1. Standardization of Processes: Standardizing IT service desk processes is the first step towards efficient workflow management. By establishing clear, documented procedures for common tasks teams can minimize ambiguity and ensure consistency in service delivery. Standardization helps in setting clear expectations for both the IT staff and end-users, thereby reducing errors and improving resolution times.

2. Automation of Repetitive Tasks: The act of automating repetitive and time-consuming tasks can dramatically improve the efficiency of IT service desks. Automation tools can handle routine tasks such as ticket routing, status updates, and basic troubleshooting. This frees up IT staff to focus on more complex issues that require human intervention. Automation not only speeds up response times but also helps in reducing the chances of human error. This way we ensure a more reliable service experience for users.

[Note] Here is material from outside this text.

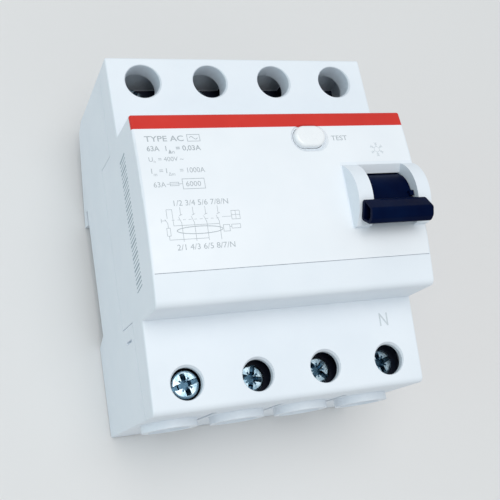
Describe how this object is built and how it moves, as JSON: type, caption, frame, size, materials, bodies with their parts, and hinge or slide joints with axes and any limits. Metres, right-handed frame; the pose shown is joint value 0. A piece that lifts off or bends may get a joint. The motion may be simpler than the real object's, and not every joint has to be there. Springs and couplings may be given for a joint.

3. Continuous Improvement through Feedback and Analysis: A culture of continuous improvement is essential for effective workflow management. IT service desks should regularly collect and analyze feedback from end-users and internal staff to identify areas for improvement. You must monitor your key performance indicators (KPIs), such as average resolution time, customer satisfaction scores, and resolution rate, regularly. Insights gained from this data helps refine workflows, adjust priorities, and implement training programs to address gaps.

FAQ

Given that workflow automation is a broad topic, it often invites a number of questions. In case any of yours haven’t been answered already, we’ll address a few frequently-asked questions below.

What are Automated Workflows?

It’s a type of workflow that uses business events (e.g. a lead submits a demo request) to trigger actions across your applications, data, and teams. It often relies on API-based connectivity so that the trigger and corresponding actions take place in, or near, real-time.

What are the Benefits of Using Workflow Automation?

The list is fairly exhaustive, but here are a few key benefits:

  • Allows your workflows to operate more efficiently
  • Empowers you to reimagine and transform your business processes
  • Provides a single, consistent, unified, intuitive, and conversational UX for key stakeholders (e.g. employees)
  • Improves the employee experience by allowing employees to avoid manual, time-consuming, and error-prone tasks
  • Prevents human errors that can negatively impact the customer experience
  • Lets you provide real-time notifications to employees
  • Enables you to automate at scale (assuming you’re using a low-code/no-code tool)

Related: Why you should build workflow automations

How Do You Create an Automated Workflow?

While there’s no clear solution for every scenario, the following questions can guide you towards implementing high-performing workflow automations.

1. What business applications are involved? The answer to this question not only helps you gather the technology requirements but also identify the teams that need to get involved.

2. Is the process time sensitive? In other words, you’ll need to think through whether the process needs to operate in near real-time or can be performed in time-based intervals (e.g. once per day).

3. What are the business rules/logic? Perhaps the trigger event needs certain conditions to be met before it’s executed. Similarly, the action that takes place at a given point in the workflow might depend on a previous step.

To help illustrate these points, let’s say you’re looking to automate incident escalations by instantly creating a ticket in the platform your engineers use (e.g. Jira) once a case gets created by a customer-facing employee in your CRM. The trigger condition can be when a customer-facing employee marks a case as “High” priority. A conditional action step can also be applied in the workflow, where if the ticket already exists in JIRA, it gets updated with the latest changes, and if it doesn’t exist, it gets created.

4. What exceptions may occur? All kinds of errors can transpire while a workflow is running, from API outages to missing data. You’ll need to think through the potential issues your workflows can experience and, from there, create a plan for preventing and troubleshooting each.